SUPPLEMENTAL NOTICE OF EGM

  • (c) any one of the Directors or authorized representative of the Chairman of the Board be and is hereby authorised to make such other modifications to the proposed amendments to the Articles of Association as may be required by the relevant regulatory authorities in the PRC.”

ORDINARY RESOLUTION

  1. THAT :

  2. (a) the terms and conditions of the Acquisition Agreement entered into between AVIC Avionics and AVIC Avionics Systems (a copy of which has been produced to this meeting marked “A” and initialed by the Chairman of the meeting) in relation to the Acquisition, subject to fulfillment of the conditions as set out in the Acquisition Agreement, be and are hereby approved, ratified and confirmed; and

  3. (b) any one of the Directors or authorized representative of the Chairman of the Board be and is hereby authorized to implement and take all steps and to do all acts and things as may be necessary or desirable to give effect and/or to complete or in connection with the transactions contemplated under the Acquisition Agreement, including, without limitation, to obtain all necessary approvals from the relevant regulatory authorities in the PRC, and to sign and execute such further documents, or to do any other matters incidental thereto and/or as contemplated thereunder and to make changes or amendments to the Acquisition Agreement, as such Director or authorized representative may in his absolute discretion deem fit.”

By Order of the Board AviChina Industry & Technology Company Limited[*] Yan Lingxi

Company Secretary

Beijing, 19 July 2013

(1) Closure of register of members and eligibility to attend the EGM

Pursuant to Article 38 of the Articles of Association of the Company, the H Share register of the Company will be closed from Thursday, 1 August 2013 to Wednesday, 21 August 2013 (both days inclusive), during which period no transfer of H Shares will be effected.

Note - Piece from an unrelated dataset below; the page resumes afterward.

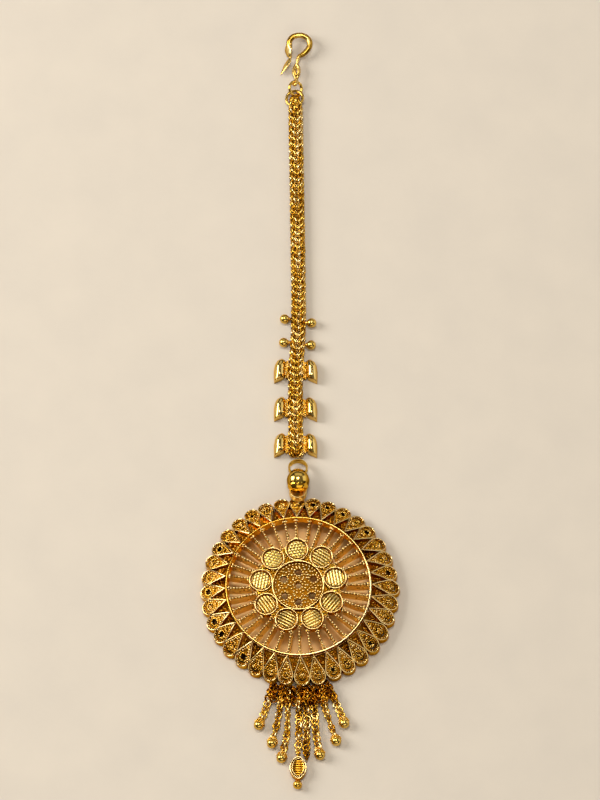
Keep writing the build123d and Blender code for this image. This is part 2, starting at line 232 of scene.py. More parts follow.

Holders of the Company’s H Shares and Domestic Shares whose names appear on the Company’s Register of Members before the close of business hours on Wednesday, 21 August 2013 are entitled to attend and vote in the EGM.

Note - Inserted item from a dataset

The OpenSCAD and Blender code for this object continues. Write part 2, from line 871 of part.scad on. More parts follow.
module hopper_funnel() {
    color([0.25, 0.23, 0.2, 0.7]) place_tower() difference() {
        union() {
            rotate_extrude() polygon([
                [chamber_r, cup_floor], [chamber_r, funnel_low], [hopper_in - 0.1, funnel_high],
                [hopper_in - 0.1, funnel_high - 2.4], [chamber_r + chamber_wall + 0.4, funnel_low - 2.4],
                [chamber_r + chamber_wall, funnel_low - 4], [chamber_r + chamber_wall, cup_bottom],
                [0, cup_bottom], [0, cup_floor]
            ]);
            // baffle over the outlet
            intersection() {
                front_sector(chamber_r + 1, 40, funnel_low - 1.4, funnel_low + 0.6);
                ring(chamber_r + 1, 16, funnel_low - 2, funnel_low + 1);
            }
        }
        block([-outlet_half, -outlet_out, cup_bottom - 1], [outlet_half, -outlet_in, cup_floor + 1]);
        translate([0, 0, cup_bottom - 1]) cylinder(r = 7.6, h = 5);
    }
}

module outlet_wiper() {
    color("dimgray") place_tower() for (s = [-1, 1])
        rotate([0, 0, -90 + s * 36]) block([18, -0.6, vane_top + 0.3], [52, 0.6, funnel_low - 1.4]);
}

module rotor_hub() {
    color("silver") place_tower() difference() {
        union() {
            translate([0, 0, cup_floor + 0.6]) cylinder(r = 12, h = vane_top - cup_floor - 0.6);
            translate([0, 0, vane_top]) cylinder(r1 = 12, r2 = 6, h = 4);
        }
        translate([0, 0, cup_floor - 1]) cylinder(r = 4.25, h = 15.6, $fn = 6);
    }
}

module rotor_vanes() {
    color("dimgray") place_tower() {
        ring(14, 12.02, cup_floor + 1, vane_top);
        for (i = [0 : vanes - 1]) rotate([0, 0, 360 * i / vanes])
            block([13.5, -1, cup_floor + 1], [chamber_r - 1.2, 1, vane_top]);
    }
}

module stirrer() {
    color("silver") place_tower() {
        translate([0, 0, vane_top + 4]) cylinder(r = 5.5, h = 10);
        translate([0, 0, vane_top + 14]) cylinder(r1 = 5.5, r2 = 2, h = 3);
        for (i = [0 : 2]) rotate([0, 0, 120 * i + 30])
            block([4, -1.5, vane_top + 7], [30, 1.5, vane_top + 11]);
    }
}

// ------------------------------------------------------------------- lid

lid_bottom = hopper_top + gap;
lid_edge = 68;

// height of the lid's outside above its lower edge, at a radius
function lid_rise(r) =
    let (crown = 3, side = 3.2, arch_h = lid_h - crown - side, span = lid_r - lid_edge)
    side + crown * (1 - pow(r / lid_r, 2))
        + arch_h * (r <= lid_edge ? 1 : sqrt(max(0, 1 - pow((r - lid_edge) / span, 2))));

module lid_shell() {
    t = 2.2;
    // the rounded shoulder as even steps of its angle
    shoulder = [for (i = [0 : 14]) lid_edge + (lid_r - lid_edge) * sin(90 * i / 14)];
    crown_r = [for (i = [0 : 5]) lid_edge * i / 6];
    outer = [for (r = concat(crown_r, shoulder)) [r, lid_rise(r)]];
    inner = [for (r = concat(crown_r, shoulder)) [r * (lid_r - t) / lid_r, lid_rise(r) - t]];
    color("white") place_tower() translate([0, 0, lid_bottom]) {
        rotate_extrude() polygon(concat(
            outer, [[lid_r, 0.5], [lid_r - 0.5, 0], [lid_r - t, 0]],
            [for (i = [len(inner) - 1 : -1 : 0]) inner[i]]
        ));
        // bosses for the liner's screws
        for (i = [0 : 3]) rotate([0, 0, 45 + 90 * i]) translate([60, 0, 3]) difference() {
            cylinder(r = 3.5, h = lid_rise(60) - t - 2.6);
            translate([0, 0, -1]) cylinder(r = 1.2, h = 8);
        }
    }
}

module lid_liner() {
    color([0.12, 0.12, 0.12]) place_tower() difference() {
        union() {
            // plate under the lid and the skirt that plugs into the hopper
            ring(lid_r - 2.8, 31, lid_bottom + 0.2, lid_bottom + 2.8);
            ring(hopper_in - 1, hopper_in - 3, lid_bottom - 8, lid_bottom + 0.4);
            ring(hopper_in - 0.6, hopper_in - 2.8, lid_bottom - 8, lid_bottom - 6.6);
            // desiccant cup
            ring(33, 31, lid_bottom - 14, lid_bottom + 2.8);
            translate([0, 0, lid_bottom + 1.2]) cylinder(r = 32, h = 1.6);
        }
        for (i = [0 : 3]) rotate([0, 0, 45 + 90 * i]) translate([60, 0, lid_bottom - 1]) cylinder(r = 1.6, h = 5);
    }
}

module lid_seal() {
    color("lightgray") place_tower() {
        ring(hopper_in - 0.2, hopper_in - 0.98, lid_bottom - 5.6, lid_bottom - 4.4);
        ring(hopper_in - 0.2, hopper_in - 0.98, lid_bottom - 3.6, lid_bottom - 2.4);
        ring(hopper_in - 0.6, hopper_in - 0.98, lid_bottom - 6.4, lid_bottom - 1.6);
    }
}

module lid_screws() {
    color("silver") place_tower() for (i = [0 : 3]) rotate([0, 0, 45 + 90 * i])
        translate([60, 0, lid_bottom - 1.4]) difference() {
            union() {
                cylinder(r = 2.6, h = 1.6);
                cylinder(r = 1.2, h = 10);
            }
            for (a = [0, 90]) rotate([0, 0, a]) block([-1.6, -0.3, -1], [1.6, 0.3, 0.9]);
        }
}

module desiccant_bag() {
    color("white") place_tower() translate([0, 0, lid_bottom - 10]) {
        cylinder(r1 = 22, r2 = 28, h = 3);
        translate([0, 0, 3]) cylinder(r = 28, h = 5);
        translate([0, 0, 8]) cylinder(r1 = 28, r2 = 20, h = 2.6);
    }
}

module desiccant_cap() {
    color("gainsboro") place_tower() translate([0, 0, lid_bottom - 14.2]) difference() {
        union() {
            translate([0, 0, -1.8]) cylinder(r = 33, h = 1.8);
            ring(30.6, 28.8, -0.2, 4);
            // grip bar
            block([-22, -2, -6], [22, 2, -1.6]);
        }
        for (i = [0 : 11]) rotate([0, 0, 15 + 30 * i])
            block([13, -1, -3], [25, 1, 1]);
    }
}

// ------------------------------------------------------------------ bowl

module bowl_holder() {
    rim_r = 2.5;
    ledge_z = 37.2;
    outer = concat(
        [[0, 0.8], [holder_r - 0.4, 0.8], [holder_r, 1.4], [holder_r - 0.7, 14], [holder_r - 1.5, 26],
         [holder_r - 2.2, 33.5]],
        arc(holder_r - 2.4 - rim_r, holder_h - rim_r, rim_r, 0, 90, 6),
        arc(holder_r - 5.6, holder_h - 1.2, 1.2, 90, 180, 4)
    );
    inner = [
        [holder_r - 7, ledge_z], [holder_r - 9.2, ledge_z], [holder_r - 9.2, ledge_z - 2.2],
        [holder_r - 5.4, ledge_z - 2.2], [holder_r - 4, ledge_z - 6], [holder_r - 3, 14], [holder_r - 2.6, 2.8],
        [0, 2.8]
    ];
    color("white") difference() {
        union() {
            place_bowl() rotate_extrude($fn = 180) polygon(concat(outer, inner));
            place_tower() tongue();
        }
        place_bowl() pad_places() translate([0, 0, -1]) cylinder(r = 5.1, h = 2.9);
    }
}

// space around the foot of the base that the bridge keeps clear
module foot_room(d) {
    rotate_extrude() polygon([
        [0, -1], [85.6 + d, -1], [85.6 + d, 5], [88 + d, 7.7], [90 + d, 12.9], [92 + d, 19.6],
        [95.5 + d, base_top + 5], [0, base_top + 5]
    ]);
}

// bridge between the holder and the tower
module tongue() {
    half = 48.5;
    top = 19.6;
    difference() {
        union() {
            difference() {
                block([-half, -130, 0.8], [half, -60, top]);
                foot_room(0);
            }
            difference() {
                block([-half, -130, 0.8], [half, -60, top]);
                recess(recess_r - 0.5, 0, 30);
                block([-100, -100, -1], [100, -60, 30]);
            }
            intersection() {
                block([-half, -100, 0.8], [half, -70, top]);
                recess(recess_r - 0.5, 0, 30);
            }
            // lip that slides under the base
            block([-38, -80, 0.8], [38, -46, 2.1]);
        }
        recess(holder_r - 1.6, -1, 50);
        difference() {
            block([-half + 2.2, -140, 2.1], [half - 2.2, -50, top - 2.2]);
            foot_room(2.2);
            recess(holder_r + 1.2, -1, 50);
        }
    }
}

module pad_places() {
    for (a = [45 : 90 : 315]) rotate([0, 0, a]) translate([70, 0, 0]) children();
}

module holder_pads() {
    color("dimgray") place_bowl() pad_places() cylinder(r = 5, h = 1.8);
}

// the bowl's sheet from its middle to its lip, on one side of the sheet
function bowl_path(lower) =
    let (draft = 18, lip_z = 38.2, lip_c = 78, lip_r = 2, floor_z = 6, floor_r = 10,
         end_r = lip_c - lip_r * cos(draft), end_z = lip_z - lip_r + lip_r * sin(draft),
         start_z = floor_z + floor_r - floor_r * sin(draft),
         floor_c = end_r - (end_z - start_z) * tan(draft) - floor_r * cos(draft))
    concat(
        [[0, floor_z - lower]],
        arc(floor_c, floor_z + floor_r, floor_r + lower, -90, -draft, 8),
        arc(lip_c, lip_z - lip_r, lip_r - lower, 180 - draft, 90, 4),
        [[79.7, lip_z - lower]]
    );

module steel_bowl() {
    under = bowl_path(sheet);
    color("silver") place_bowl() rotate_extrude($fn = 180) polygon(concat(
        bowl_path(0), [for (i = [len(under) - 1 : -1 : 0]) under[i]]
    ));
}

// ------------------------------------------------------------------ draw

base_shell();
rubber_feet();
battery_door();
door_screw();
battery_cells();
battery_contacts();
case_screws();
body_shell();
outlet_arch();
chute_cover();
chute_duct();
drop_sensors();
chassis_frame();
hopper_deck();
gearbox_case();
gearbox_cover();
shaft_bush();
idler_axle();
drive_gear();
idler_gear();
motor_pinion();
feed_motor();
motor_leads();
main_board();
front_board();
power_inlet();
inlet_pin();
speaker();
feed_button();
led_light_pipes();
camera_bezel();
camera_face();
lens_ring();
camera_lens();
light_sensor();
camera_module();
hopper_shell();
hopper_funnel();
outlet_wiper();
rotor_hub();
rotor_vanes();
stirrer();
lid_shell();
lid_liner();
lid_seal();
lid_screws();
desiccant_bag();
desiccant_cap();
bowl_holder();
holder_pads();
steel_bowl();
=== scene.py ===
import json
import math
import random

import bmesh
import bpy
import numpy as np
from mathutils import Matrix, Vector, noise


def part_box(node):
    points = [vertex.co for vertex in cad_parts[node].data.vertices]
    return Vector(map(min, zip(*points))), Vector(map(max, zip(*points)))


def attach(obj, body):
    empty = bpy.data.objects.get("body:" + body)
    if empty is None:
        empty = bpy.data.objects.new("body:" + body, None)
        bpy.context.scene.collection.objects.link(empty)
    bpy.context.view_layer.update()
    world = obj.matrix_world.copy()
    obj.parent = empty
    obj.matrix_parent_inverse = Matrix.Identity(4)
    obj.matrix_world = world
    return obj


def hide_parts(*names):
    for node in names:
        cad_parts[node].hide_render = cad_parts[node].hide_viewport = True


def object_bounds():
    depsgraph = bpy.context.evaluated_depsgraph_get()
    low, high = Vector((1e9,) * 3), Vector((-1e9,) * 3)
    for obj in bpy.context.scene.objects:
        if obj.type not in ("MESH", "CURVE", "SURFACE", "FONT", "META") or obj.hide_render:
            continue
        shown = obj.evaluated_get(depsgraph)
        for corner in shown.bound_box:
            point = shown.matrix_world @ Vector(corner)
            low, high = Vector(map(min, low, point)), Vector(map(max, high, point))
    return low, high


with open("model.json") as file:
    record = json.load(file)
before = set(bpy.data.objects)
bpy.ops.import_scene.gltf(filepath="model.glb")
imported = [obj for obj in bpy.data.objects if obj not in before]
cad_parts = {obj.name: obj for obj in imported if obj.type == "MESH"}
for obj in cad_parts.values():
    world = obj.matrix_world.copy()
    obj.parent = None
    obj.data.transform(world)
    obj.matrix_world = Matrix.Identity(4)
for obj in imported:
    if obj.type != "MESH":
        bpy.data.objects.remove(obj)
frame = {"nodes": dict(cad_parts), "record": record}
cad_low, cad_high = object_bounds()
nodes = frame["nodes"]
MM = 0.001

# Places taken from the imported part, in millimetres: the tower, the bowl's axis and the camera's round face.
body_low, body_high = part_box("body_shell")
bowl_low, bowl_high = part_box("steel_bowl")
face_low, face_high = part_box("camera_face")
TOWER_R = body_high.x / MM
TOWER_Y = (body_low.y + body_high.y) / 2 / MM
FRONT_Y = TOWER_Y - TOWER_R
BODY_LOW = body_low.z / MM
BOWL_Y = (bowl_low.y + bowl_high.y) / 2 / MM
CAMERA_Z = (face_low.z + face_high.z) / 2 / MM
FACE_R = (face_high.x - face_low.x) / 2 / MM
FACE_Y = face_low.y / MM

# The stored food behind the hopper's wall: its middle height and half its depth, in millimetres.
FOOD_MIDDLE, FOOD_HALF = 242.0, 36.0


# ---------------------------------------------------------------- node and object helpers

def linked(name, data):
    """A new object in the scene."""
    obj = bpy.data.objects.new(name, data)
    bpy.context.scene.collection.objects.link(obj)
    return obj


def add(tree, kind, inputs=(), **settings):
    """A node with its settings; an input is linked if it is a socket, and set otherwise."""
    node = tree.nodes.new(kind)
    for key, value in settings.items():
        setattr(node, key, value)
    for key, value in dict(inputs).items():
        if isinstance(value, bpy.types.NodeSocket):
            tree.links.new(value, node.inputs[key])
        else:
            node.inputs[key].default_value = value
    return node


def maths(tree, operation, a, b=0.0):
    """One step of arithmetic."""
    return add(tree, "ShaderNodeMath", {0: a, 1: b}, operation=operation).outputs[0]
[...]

In order to qualify to attend and vote in the EGM, holders of the Company’s H Shares shall lodge all transfers together with the relevant share certificates to Computershare Hong Kong Investor Services Limited, the Company’s H Shares Registrar, not later than 4:30 p.m. on Wednesday, 31 July 2013 at Rooms 1712-1716, 17th Floor, Hopewell Centre, 183 Queens’ Road East, Wanchai, Hong Kong.

  • 28 -

SUPPLEMENTAL NOTICE OF EGM

(2) Registration procedures for attending the EGM

  • (a) The Shareholder or its proxies shall produce his identification proof. If a corporation Shareholder’s legal representative or any other person authorized by the board of directors or other governing body of such corporate Shareholder attends the EGM, such legal representative or other person shall produce his proof of identity, and proof of designation as legal representative and the valid authorization document of the board of directors or other governing body of such corporate Shareholder (as the case may be) to prove the identity and authorisation of that legal representative or other person.

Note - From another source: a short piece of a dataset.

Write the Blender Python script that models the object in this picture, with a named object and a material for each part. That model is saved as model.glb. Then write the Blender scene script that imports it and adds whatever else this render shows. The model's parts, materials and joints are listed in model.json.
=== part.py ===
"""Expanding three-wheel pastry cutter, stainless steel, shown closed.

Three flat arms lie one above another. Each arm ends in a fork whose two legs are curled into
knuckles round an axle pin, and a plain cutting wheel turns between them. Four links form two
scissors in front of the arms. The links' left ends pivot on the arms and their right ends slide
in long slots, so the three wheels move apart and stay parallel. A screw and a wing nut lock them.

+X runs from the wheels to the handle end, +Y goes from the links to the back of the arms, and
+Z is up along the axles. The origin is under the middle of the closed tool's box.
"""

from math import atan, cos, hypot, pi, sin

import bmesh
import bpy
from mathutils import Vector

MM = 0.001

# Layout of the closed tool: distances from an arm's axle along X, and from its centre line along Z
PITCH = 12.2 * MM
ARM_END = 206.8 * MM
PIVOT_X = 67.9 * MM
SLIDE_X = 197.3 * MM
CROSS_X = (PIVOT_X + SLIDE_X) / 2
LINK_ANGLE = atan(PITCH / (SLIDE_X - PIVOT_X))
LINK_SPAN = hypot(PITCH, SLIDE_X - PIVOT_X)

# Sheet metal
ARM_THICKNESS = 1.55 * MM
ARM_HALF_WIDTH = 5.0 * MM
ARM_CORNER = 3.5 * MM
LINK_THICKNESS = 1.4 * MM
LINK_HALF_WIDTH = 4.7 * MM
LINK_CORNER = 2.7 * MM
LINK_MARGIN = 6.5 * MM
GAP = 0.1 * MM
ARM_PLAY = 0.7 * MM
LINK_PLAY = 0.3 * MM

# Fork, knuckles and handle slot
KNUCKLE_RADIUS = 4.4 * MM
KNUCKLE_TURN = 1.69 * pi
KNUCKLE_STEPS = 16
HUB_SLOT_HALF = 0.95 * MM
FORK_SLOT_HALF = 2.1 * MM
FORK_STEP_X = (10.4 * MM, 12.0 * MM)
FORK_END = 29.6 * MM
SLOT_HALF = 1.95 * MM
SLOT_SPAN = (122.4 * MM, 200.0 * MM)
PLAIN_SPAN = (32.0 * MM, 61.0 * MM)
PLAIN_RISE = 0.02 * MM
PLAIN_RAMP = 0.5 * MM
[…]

  • (b) Holders of H Shares or Domestic Shares who wish to attend the EGM must complete the reply slip to confirm the attendance, and return the same to the correspondence address designated by the Company not later than 20 days before the date of the EGM, i.e. before Wednesday, 31 July 2013.

  • (c) Shareholders may deliver the reply slip by post or facsimile to the correspondence address designated by the Company.

(3) Proxies

  • (a) Any Shareholder who is entitled to attend and vote at the EGM is entitled to appoint one or more proxies to attend and vote on his behalf at the EGM. A proxy need not be a Shareholder of the Company. Any Shareholder who wishes to appoint a proxy should first review the revised form of proxy for use at the EGM.

  • (b) Any Shareholder shall appoint its proxy in writing. The instrument appointing a proxy must be in writing signed under the hand of the appointer or his attorney duly authorized in writing. If the appointer is a body corporate, the instrument shall be affixed with the seal of the body corporate or shall be signed by the directors of the board of the body corporate or by attorneys duly authorized. If the instrument is signed by an attorney of the appointer, the power of attorney authorizing the attorney to sign or other documents of authorization must be notarially certified. In order to be valid, the revised form of proxy, and a notarially certified copy of the power of attorney or other documents of authorization, where appropriate, must be delivered in the case of holders of Domestic Shares, to the correspondence address designated by the Company, and in the case of holders of H Shares, to Computershare Hong Kong Investor Services Limited at the address stated in note (1) above not less than 24 hours before the time for holding the EGM and return of a revised form of proxy will not preclude a shareholder from attending in person and voting at the EGM if he or she so wishes.

  • (4) The EGM is expected to last for half a day. Shareholders attending the meeting are responsible for their own transportation and accommodation expenses.

Designated address of the Company:

9/F., Easyhome Tower, No. 3A Dongzhimen South Avenue, Dongcheng District, Beijing, the PRC (Postal code: 100007) Telephone No.: 86-10-58354319/4312

Facsimile No.: 86-10-58354310

Attention: Mr. Xu Bin/Ms. Lv Hongyu

(5) The resolutions above will be voted by poll by the Independent Shareholders.

As at the date of this supplemental notice, the Board comprises executive Directors Mr. Lin Zuoming, Mr. Tan Ruisong and non-executive Directors Mr. Gu Huizhong, Mr. Gao Jianshe, Mr. Sheng Mingchuan, Mr. Maurice Savart as well as independent non-executive Directors Mr. Guo Chongqing, Mr. Li Xianzong and Mr. Lau Chung Man, Louis.